▶ _Exercise details_
Look below for the line containing "obj.parent = None" and the line containing "return apply_place(piece)"; repeat exactly those two lines and all lines between them, and nothing else.

▶ _Information supplied_
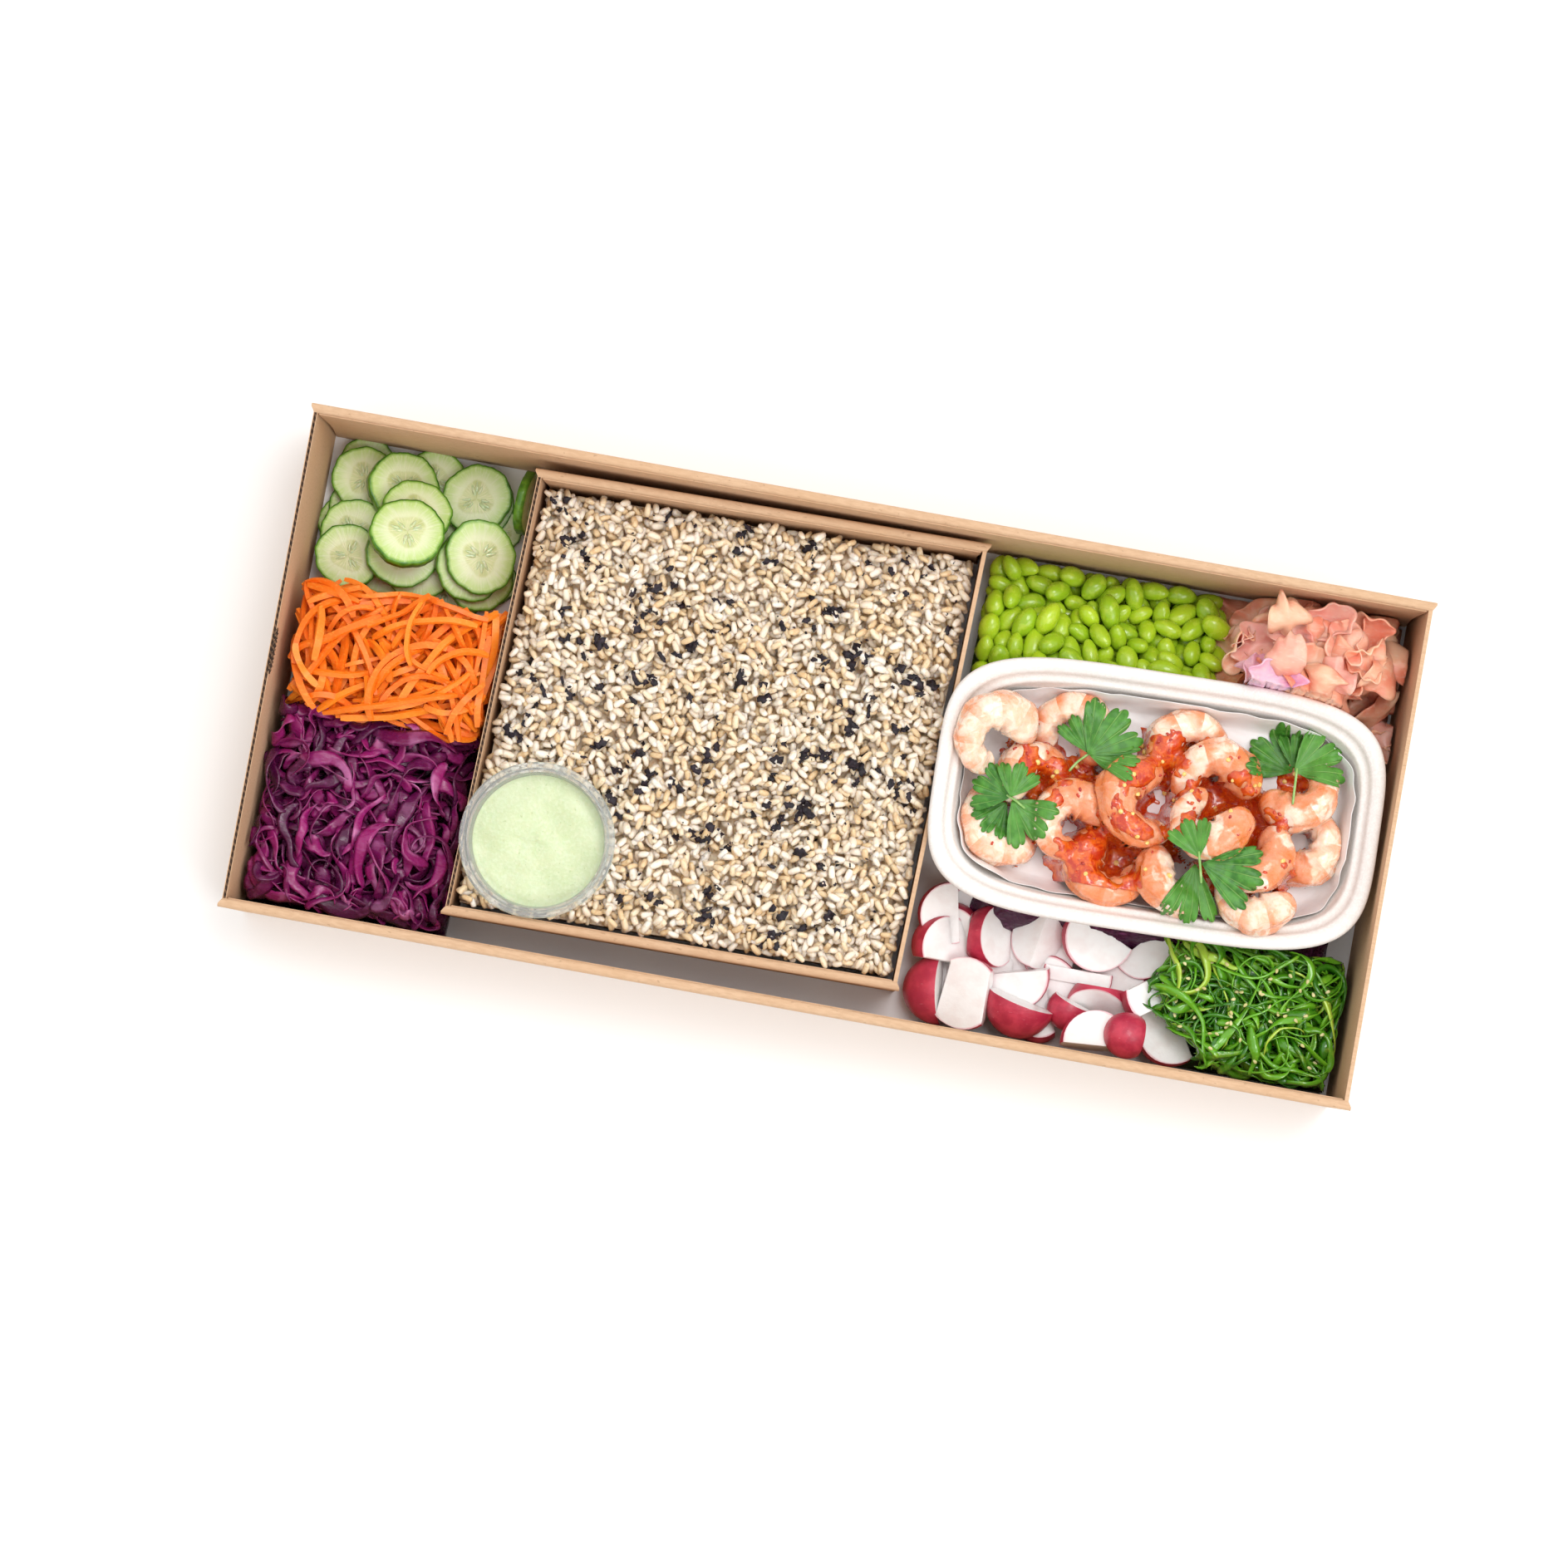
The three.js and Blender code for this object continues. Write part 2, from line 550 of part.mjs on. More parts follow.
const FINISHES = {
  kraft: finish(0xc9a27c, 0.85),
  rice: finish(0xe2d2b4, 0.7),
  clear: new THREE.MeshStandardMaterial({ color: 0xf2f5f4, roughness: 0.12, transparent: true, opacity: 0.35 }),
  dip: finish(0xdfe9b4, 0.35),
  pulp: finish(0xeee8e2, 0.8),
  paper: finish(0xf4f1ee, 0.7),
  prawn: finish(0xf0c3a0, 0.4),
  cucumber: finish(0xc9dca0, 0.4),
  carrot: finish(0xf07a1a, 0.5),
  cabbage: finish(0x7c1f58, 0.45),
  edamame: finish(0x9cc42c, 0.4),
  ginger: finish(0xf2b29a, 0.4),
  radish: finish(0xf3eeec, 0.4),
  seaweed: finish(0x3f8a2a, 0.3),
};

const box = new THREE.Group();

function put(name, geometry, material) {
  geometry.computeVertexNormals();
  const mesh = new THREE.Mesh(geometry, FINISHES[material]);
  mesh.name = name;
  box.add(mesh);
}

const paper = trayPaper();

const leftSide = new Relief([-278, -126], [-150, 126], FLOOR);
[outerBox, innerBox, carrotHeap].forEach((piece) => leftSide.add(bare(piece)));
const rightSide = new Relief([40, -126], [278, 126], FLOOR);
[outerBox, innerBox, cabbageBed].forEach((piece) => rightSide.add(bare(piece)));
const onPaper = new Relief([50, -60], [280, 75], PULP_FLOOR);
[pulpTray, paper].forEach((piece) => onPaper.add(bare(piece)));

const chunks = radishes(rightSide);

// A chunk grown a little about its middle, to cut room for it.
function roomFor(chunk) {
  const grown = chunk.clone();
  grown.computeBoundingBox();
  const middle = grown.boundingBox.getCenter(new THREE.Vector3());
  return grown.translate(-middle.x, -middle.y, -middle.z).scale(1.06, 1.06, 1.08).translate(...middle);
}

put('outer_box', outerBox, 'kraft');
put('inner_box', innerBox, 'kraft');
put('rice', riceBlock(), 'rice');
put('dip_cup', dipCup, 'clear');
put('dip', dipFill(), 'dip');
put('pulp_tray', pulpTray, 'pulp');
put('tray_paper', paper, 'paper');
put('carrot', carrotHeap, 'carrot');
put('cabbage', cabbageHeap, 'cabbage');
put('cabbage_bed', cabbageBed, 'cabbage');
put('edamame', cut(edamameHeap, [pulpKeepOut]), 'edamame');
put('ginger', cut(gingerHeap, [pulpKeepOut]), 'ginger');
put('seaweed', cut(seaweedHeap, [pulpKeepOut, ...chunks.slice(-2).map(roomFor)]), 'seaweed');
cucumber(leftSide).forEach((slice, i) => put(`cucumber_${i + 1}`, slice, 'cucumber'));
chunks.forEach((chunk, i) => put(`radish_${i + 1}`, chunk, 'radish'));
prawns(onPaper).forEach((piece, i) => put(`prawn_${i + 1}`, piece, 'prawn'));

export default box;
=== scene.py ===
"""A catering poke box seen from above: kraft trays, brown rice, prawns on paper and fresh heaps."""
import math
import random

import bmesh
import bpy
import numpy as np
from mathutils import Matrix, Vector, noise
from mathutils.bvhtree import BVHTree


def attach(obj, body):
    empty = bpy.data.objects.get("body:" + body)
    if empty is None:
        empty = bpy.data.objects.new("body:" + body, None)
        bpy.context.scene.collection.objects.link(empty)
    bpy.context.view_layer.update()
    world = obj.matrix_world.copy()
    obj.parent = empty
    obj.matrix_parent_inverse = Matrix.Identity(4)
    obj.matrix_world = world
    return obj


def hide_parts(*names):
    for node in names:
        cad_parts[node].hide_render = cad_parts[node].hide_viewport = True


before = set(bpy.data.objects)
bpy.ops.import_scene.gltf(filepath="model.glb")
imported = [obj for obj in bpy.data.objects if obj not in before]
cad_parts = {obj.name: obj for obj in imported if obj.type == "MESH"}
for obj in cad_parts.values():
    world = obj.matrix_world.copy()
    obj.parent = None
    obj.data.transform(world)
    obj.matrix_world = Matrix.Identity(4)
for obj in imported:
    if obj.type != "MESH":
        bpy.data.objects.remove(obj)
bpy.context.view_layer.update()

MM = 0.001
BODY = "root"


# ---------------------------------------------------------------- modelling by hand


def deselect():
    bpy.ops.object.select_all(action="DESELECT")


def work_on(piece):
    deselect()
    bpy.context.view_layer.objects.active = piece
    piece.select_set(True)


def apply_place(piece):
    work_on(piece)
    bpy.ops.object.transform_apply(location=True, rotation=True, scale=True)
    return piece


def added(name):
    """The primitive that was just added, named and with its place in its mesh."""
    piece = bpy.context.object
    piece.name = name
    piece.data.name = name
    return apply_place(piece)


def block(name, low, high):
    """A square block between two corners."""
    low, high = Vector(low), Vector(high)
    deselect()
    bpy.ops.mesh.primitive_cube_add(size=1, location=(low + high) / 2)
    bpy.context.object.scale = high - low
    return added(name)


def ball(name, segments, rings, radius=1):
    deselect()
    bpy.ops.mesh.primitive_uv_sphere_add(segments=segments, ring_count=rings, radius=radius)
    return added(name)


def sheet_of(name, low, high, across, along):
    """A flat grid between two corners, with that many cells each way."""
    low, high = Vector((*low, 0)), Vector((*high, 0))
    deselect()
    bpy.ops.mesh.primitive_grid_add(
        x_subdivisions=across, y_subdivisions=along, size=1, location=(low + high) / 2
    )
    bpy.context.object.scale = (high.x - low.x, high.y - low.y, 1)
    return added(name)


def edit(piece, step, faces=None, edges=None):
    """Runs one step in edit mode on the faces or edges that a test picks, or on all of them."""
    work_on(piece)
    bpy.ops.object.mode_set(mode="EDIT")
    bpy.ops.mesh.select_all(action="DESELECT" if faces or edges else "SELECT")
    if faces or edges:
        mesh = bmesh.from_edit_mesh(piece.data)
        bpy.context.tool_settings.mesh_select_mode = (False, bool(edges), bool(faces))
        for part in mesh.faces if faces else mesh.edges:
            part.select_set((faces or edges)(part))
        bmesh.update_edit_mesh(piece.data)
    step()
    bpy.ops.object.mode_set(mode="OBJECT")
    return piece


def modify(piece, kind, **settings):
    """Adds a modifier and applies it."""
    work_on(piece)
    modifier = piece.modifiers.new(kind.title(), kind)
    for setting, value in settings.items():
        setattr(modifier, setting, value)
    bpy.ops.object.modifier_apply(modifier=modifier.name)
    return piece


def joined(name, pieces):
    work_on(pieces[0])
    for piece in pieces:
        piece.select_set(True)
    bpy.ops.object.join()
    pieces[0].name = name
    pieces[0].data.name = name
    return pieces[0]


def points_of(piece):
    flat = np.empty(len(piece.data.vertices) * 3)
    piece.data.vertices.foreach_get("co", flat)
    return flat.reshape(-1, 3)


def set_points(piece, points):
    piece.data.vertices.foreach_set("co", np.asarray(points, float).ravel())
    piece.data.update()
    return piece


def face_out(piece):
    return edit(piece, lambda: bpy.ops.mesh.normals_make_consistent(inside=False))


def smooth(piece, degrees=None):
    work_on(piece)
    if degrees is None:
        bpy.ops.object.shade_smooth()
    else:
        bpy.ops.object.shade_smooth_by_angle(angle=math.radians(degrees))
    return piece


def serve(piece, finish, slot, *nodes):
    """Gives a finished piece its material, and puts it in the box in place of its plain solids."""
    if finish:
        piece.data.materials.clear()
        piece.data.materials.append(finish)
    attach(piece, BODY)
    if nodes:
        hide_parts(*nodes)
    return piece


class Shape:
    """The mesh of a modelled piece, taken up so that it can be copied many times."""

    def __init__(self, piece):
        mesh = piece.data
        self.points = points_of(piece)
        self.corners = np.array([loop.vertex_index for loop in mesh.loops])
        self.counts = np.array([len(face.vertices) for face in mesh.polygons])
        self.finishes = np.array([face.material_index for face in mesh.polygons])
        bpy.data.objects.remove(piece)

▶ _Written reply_
    obj.parent = None
    obj.data.transform(world)
    obj.matrix_world = Matrix.Identity(4)
for obj in imported:
    if obj.type != "MESH":
        bpy.data.objects.remove(obj)
bpy.context.view_layer.update()

MM = 0.001
BODY = "root"


# ---------------------------------------------------------------- modelling by hand


def deselect():
    bpy.ops.object.select_all(action="DESELECT")


def work_on(piece):
    deselect()
    bpy.context.view_layer.objects.active = piece
    piece.select_set(True)


def apply_place(piece):
    work_on(piece)
    bpy.ops.object.transform_apply(location=True, rotation=True, scale=True)
    return piece


def added(name):
    """The primitive that was just added, named and with its place in its mesh."""
    piece = bpy.context.object
    piece.name = name
    piece.data.name = name
    return apply_place(piece)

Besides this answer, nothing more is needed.